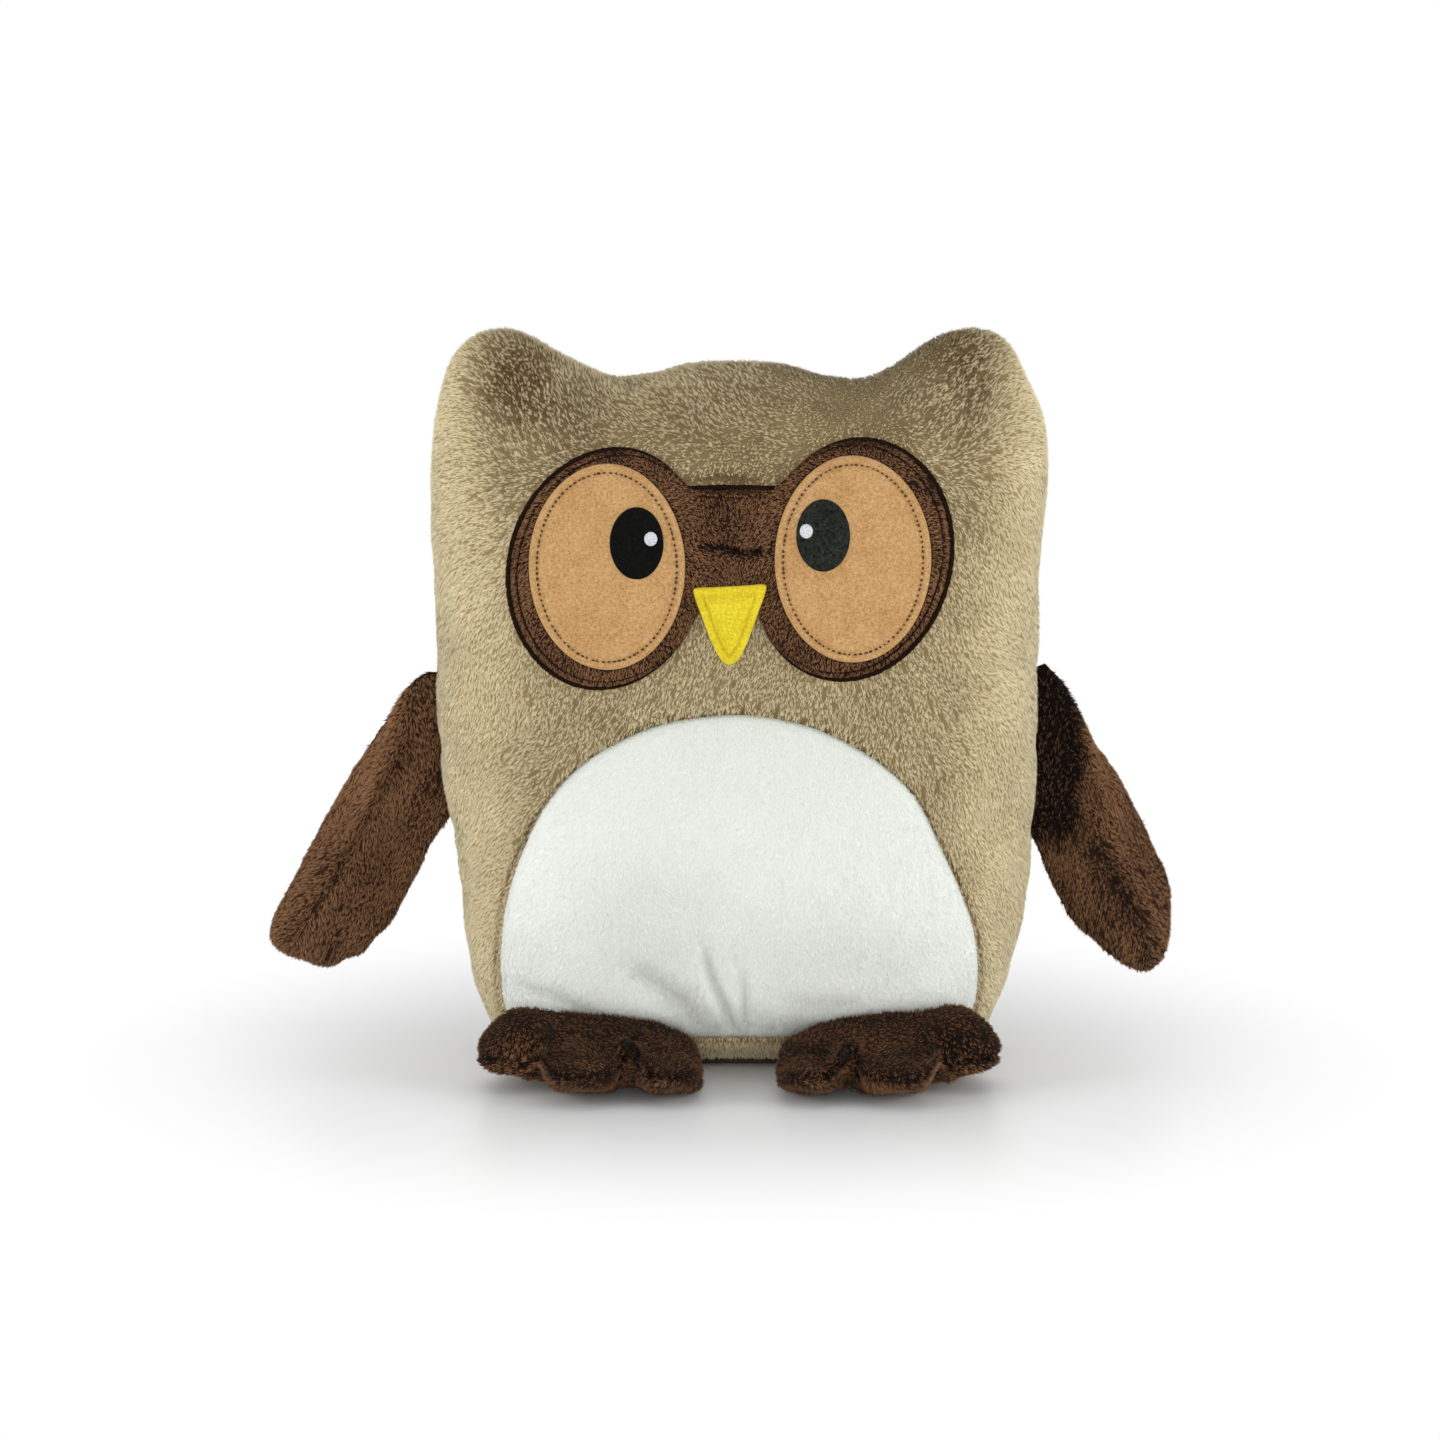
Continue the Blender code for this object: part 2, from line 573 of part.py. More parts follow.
def make_body(looks):
    """The skins, the belly insert, the base, the filling and the bag inside it."""
    floor = below_box("floor_cut", 0.0)
    over_base = below_box("over_base_cut", BASE_PANEL_THICKNESS + FIT_GAP)
    belly = belly_outline()
    hole = front_prism("belly_hole", inset_curve(belly, -FIT_GAP / 2))
    insert = front_prism("belly_insert", inset_curve(belly, FIT_GAP / 2))

    front = body_shell("front_panel", -1, looks["plush"])
    cut(front, hole)
    cut(front, floor)
    white = body_shell("belly_panel", -1, looks["white"])
    cut(white, insert, "INTERSECT")
    back = body_shell("back_panel", 1, looks["plush"])
    cut(back, floor)

    inset = SKIN_THICKNESS + FILLING_GAP
    wide = HEAD_HALF_WIDTH + CUT_OVERRUN
    base = body_solid("base_panel", inset, looks["base"])
    cut(base, box("base_slab", (-wide, -wide, 0.0), (wide, wide, BASE_PANEL_THICKNESS)), "INTERSECT")
    filling = body_solid("body_stuffing", inset, looks["stuffing"])
    cut(filling, over_base)
    make_pellet_bag(looks)
    cut(filling, pellet_pocket())


def make_face(looks):
    outline, middle = mask_outline()
    patch("eye_mask", outline, middle, PATCH_RING_SHARES, PILE_GAP, PILE_GAP + MASK_THICKNESS,
          looks["mask"])
    edging("mask_edging", looks["edging"])
    for side in ("left", "right"):
        make_eye(side, looks)
    make_beak(looks)


def limb_solid(name, surface, inset, finish):
    """A stuffed limb at an inset, closed at its edge seam."""
    upper = [surface(s, 1, inset) for s in reversed(LIMB_RING_SHARES)]
    lower = [surface(s, -1, inset) for s in LIMB_RING_SHARES[1:]]
    return lofted(name, upper + lower, surface(0.0, 1, inset)[0], surface(0.0, -1, inset)[0],
                  finish)


def limb_shell(name, surface, side, parting, finish):
    """One of a limb's two skins, out to its edge seam."""
    outer = [surface(s, side, 0.0) + parting for s in reversed(LIMB_RING_SHARES)]
    inner = [surface(s, side, SKIN_THICKNESS) + parting for s in LIMB_RING_SHARES]
    return lofted(name, outer + inner, surface(0.0, side, 0.0)[0] + parting,
                  surface(0.0, side, SKIN_THICKNESS)[0] + parting, finish)


def wing_root():
    """The two ends of the right wing's sewn edge, lower and upper, on the body's side seam."""
    rim = closed_curve(body_knots(), SPAN_STEPS)
    right = rim[(rim[:, 0] > 0) & (rim[:, 1] < HEAD_SIDE_HEIGHT) & (rim[:, 1] > 0)]
    right = right[np.argsort(right[:, 1])]
    level = WING_ROOT_HEIGHT + np.linspace(-WING_ROOT_HALF_LENGTH, WING_ROOT_HALF_LENGTH, EDGE_PLACES)
    side = np.interp(level, *right.T[::-1])
    lean = (side[-1] - side[0]) / (level[-1] - level[0])
    bulge = (side - side[0] - lean * (level - level[0])).max()
    side_x = side[[0, -1]] + bulge + FIT_GAP
    return np.column_stack([side_x, level[[0, -1]]])


def wing_point(side, share):
    """A point of the wing in the right wing's XZ plane, from its shares of the reach and drop."""
    low, _ = wing_root()
    reach = of_side(side, WING_LEFT_REACH, WING_RIGHT_REACH)
    drop = of_side(side, WING_LEFT_DROP, WING_RIGHT_DROP)
    return np.array([low[0] + share[0] * reach, WING_ROOT_HEIGHT + share[1] * drop])


def wing_outline(side):
    """The right wing's outline in the XZ plane, from its root's lower end and up it, bent outwards
    by the wing's own spread, more so towards its tip."""
    low, high = wing_root()
    root = (low + high) / 2
    rel = np.array([wing_point(side, share) for share in WING_SHARES]) - root
    far = np.linalg.norm(rel, axis=1)
    spread = of_side(side, WING_LEFT_SPREAD_SHARE, WING_RIGHT_SPREAD_SHARE)
    turn = spread * smoothstep(0.0, far.max(), far)
    knots = root + np.column_stack([
        rel[:, 0] * np.cos(turn) - rel[:, 1] * np.sin(turn),
        rel[:, 0] * np.sin(turn) + rel[:, 1] * np.cos(turn)])
    sewn = [root + a * (high - root) for a in WING_ROOT_SHARES]
    return np.vstack([sewn, knots[::-1]])


def wing_surface(side):
    """The wing's two faces as rings in the XZ plane, thin along its sewn root."""
    sign = side_sign(side)
    low, high = wing_root()
    centre = wing_point(side, WING_CENTRE_SHARES)

    def ring(share, face, inset):
        rim = inset_curve(closed_curve(wing_outline(side), OUTLINE_STEPS), inset)
        flat = centre + share * (rim - centre)
        away = flat[:, 0] - np.interp(flat[:, 1], (low[1], high[1]), (low[0], high[0]))
        full = WING_PINCH_SHARE + (1 - WING_PINCH_SHARE) * smoothstep(
            0.0, WING_PINCH_LENGTH, away)
        rise = np.maximum(WING_HALF_THICKNESS * full - inset, SKIN_THICKNESS * THINNEST_SHARE)
        y = face * rise * swell(share, LIMB_ROUNDNESS_SHARE)
        return np.column_stack([sign * flat[:, 0], y, flat[:, 1]])

    return ring


def wing_hinge(side):
    """A point on the wing's sewn edge and the way that edge runs, upwards."""
    low, high = wing_root()
    along = (high - low) / np.linalg.norm(high - low)
    point = (low + high) / 2 + WING_HINGE_INSET * np.array([along[1], -along[0]])
    sign = side_sign(side)
    return Vector((sign * point[0], 0.0, point[1])), Vector((sign * along[0], 0.0, along[1]))


def hang(limb, point, along):
    """Puts the limb's pieces under an empty on its hinge, whose Z runs along the sewn edge."""
    hinge = bpy.data.objects.new(f"{limb}_hinge", None)
    hinge.location = point
    hinge.rotation_euler = along.to_track_quat("Z", "Y").to_euler()
    bpy.context.scene.collection.objects.link(hinge)
    bpy.context.view_layer.update()
    print(hinge.name, [round(c, 5) for c in point], [round(c, 5) for c in along])
    for piece in [o for o in bpy.data.objects if o.name.startswith(limb + "_") and o.data]:
        piece.data.transform(hinge.matrix_world.inverted())
        piece.parent = hinge


def make_wing(side, looks):
    surface = wing_surface(side)
    finish = looks["wing"]
    parting = np.array([0.0, FIT_GAP / 2, 0.0])
    limb_shell(f"{side}_wing_front", surface, -1, -parting, finish)
    limb_shell(f"{side}_wing_back", surface, 1, parting, finish)
    limb_solid(f"{side}_wing_stuffing", surface, SKIN_THICKNESS + FILLING_GAP, looks["stuffing"])
    hang(f"{side}_wing", *wing_hinge(side))


def foot_root_y():
    """Where the foot's sewn edge lies, just clear of the body's front along its whole width."""
    first, *_, last = [FOOT_INNER_X + a * (FOOT_OUTER_X - FOOT_INNER_X)
                       for a, b in FOOT_SHARES if b == 0.0]
    across = np.linspace(first, last, EDGE_PLACES)
    level = np.full(EDGE_PLACES, FOOT_SEAM_HEIGHT)
    return float(front_surface(across, level).min()) - FIT_GAP


def foot_surface(side):
    """The foot's upper and sole as rings in the XY plane, thin along its sewn root."""
    sign = side_sign(side)
    run, root = FOOT_OUTER_X - FOOT_INNER_X, foot_root_y()
    knots = np.array([(FOOT_INNER_X + a * run, root - b * FOOT_LENGTH) for a, b in FOOT_SHARES])
    centre = np.array([FOOT_INNER_X + FOOT_CENTRE_SHARES[0] * run,
                       root - FOOT_CENTRE_SHARES[1] * FOOT_LENGTH])

    def ring(share, face, inset):
        flat = centre + share * (inset_curve(closed_curve(knots, OUTLINE_STEPS), inset) - centre)
        full = FOOT_PINCH_SHARE + (1 - FOOT_PINCH_SHARE) * smoothstep(
            0.0, FOOT_PINCH_LENGTH, root - flat[:, 1])
        rise = FOOT_RISE if face > 0 else FOOT_SEAM_HEIGHT + FORM_FLAT
        rise = np.maximum(rise * full - inset, SKIN_THICKNESS * THINNEST_SHARE)
        z = FOOT_SEAM_HEIGHT + face * rise * swell(share, LIMB_ROUNDNESS_SHARE)
        return np.column_stack([sign * flat[:, 0], flat[:, 1], z])

    return ring


def foot_hinge(side):
    """A point on the foot's sewn edge, and the way that edge runs."""
    middle = side_sign(side) * (FOOT_INNER_X + FOOT_OUTER_X) / 2
    point = Vector((middle, foot_root_y() - FOOT_HINGE_INSET, FOOT_SEAM_HEIGHT))
    return point, Vector((1.0, 0.0, 0.0))


def make_foot(side, looks):
    surface = foot_surface(side)
    finish = looks["foot"]
    parting = np.array([0.0, 0.0, FIT_GAP / 2])
    limb_shell(f"{side}_foot_upper", surface, 1, parting, finish)
    sole = limb_shell(f"{side}_foot_sole", surface, -1, -parting, finish)
    cut(sole, bpy.data.objects["floor_cut"])
    limb_solid(f"{side}_foot_stuffing", surface, SKIN_THICKNESS + FILLING_GAP, looks["stuffing"])
    hang(f"{side}_foot", *foot_hinge(side))


def finishes():
    """The colour and roughness of each cloth."""
    return {
        "plush": material("beige_plush", (0.42, 0.33, 0.18), 0.95),
        "white": material("white_plush", (0.82, 0.84, 0.82), 0.95),
        "mask": material("dark_brown_plush", (0.045, 0.022, 0.014), 0.95),
        "edging": material("dark_edging_thread", (0.016, 0.010, 0.009), 0.80),
        "felt": material("tan_felt", (0.60, 0.36, 0.15), 0.95),
        "pupil": material("black_felt", (0.010, 0.011, 0.012), 0.85),
        "highlight": material("white_thread", (0.78, 0.80, 0.83), 0.70),
        "beak": material("yellow_felt", (0.80, 0.73, 0.03), 0.95),
        "wing": material("brown_plush", (0.10, 0.055, 0.032), 0.95),
        "foot": material("chocolate_plush", (0.07, 0.035, 0.022), 0.95),
        "base": material("dark_base_cloth", (0.05, 0.04, 0.03), 0.95),
        "stuffing": material("polyester_filling", (0.85, 0.85, 0.84), 1.00),
        "bag": material("granule_bag_cloth", (0.70, 0.68, 0.60), 0.90),
    }


def main():
    for found in list(bpy.data.objects):
        bpy.data.objects.remove(found)
    looks = finishes()
    make_body(looks)
    make_face(looks)
    for side in ("left", "right"):
        make_wing(side, looks)
        make_foot(side, looks)


main()
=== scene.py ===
"""The looks of a standing plush owl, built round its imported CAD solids.

Metres, +Z up. The owl faces -Y; left is -X and right is +X, as seen from the front. Every soft
skin is a ball of quads shaped by the same pillow formula as the solids, swollen as stuffing swells
it, and covered with short tufts of pile that are real geometry. Names that end in _mm hold
millimetres, and so do the numbers of a Ripple's width and of fold().
"""

from __future__ import annotations

import json
import logging
import sys
from dataclasses import dataclass, field, replace
from enum import Enum
from typing import Callable, ClassVar, Sequence

import bmesh
import bpy
import numpy as np
from mathutils import Matrix, Vector

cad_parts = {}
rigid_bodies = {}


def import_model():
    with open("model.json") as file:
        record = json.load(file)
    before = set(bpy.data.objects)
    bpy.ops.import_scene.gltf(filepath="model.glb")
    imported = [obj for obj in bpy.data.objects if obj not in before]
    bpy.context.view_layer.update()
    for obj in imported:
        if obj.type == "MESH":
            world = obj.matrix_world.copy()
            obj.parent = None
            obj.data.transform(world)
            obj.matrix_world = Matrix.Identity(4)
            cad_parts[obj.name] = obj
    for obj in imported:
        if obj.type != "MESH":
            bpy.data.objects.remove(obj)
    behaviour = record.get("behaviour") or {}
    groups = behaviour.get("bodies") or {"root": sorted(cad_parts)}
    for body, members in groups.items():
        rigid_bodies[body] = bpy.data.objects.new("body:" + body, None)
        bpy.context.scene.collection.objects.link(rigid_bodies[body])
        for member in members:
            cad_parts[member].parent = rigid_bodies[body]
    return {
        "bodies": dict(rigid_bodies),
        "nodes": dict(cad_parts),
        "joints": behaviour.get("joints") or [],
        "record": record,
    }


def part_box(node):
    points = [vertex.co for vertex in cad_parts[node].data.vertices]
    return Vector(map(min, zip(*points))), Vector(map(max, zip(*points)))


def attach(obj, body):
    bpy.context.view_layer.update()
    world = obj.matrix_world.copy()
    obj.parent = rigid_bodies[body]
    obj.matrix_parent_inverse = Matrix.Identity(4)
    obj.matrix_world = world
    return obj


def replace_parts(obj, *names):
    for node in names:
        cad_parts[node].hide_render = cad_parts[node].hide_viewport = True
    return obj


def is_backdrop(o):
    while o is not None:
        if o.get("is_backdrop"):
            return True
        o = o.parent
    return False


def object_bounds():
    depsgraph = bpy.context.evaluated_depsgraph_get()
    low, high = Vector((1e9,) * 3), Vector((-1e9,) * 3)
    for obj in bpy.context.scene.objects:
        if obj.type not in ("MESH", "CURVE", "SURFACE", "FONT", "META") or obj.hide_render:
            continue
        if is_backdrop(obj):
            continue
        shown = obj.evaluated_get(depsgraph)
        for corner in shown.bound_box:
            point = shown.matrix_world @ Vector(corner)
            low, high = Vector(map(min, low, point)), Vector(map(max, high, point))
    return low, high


MM = 0.001
LOG = logging.getLogger("plush_owl")

Array = np.ndarray
Place = Callable[[Array, Array], Array]
Relief = Callable[[Array, Array], Array]


class Side(Enum):
    """Which of a pair, as seen from the front."""

    LEFT = "left"
    RIGHT = "right"

    @property
    def sign(self) -> float:
        """-1 for the left, 1 for the right."""
        return -1.0 if self is Side.LEFT else 1.0

    def pick(self, pair: Sequence) -> object:
        """This side's one of a pair that is given left first."""
        return pair[self is Side.RIGHT]


# Numbers and curves


def smoothstep(low: float, high: float, value: Array) -> Array:
    """0 below low, 1 above high, and an even S between them."""
    t = np.clip((np.asarray(value, float) - low) / (high - low), 0.0, 1.0)
    return t * t * (3.0 - 2.0 * t)


def fade(low: float, high: float, value: Array) -> Array:
    """1 below low, 0 above high, and an even S between them."""
    return 1 - smoothstep(low, high, value)


def bell(away: Array, width: float, power: int = 2) -> Array:
    """1 where a distance is 0, fading to nothing a few widths away, more squarely at a power."""
    return np.exp(-((away / width) ** power))


def scattered(cells: Array, seed: int) -> Array:
    """A fixed number from -1 to 1 for each whole-numbered cell.

    Args:
        cells: whole numbers, one row of three for each point.
        seed: another seed gives other numbers.

    Returns:
        One number for each row.
    """
    x, y, z = (cells[:, i].astype(np.int64) for i in range(3))
    mixed = (x * 73856093) ^ (y * 19349663) ^ (z * 83492791) ^ (seed * 2654435761)
    mixed = ((mixed ^ (mixed >> 13)) * 1274126177) & 0x7FFFFFFF
    mixed = ((mixed ^ (mixed >> 15)) * 1103515245) & 0x7FFFFFFF
    return mixed / float(0x3FFFFFFF) - 1.0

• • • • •

■ **Exercise**: Quote exactly the stretch of lines above that starts at the first one and ends at the line with "inset_curve(belly, FIT_GAP / 2))", and nothing beyond it.

■ **Output below**:
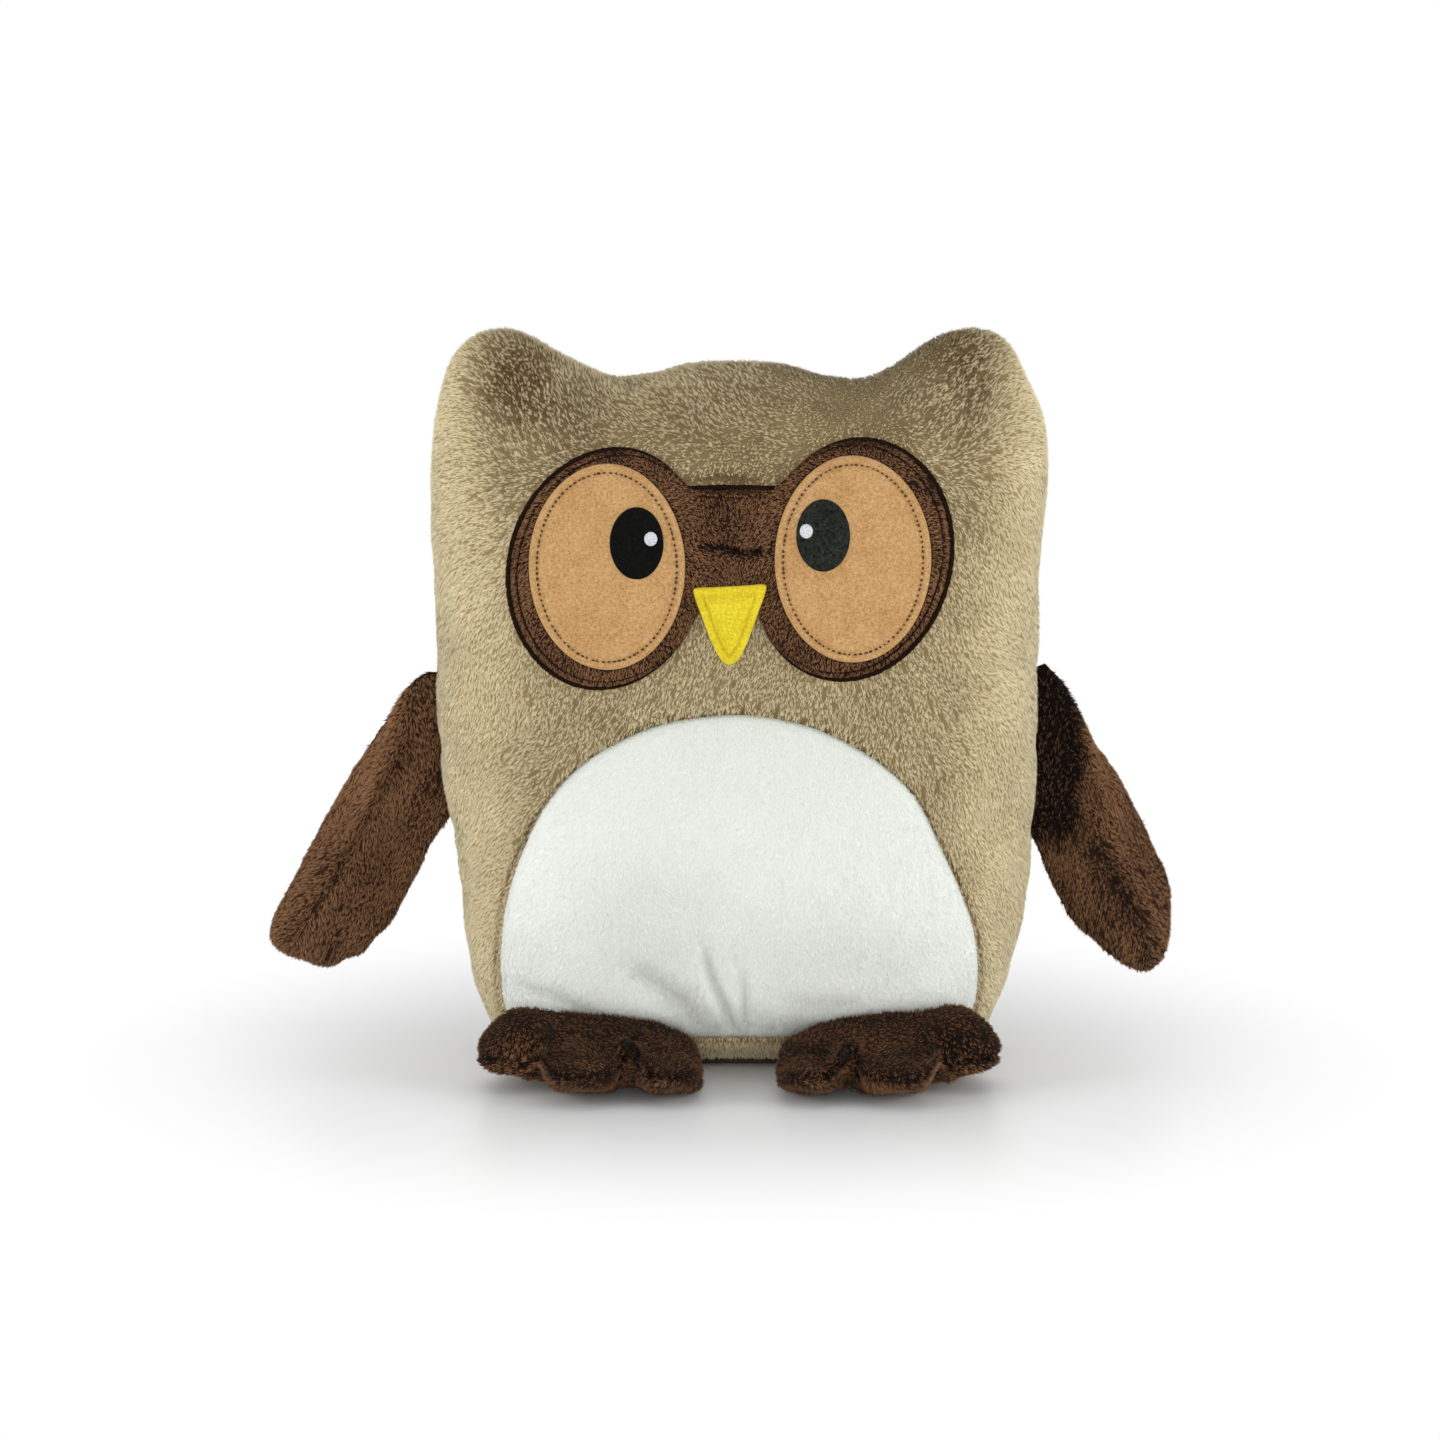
Continue the Blender code for this object: part 2, from line 573 of part.py. More parts follow.
def make_body(looks):
    """The skins, the belly insert, the base, the filling and the bag inside it."""
    floor = below_box("floor_cut", 0.0)
    over_base = below_box("over_base_cut", BASE_PANEL_THICKNESS + FIT_GAP)
    belly = belly_outline()
    hole = front_prism("belly_hole", inset_curve(belly, -FIT_GAP / 2))
    insert = front_prism("belly_insert", inset_curve(belly, FIT_GAP / 2))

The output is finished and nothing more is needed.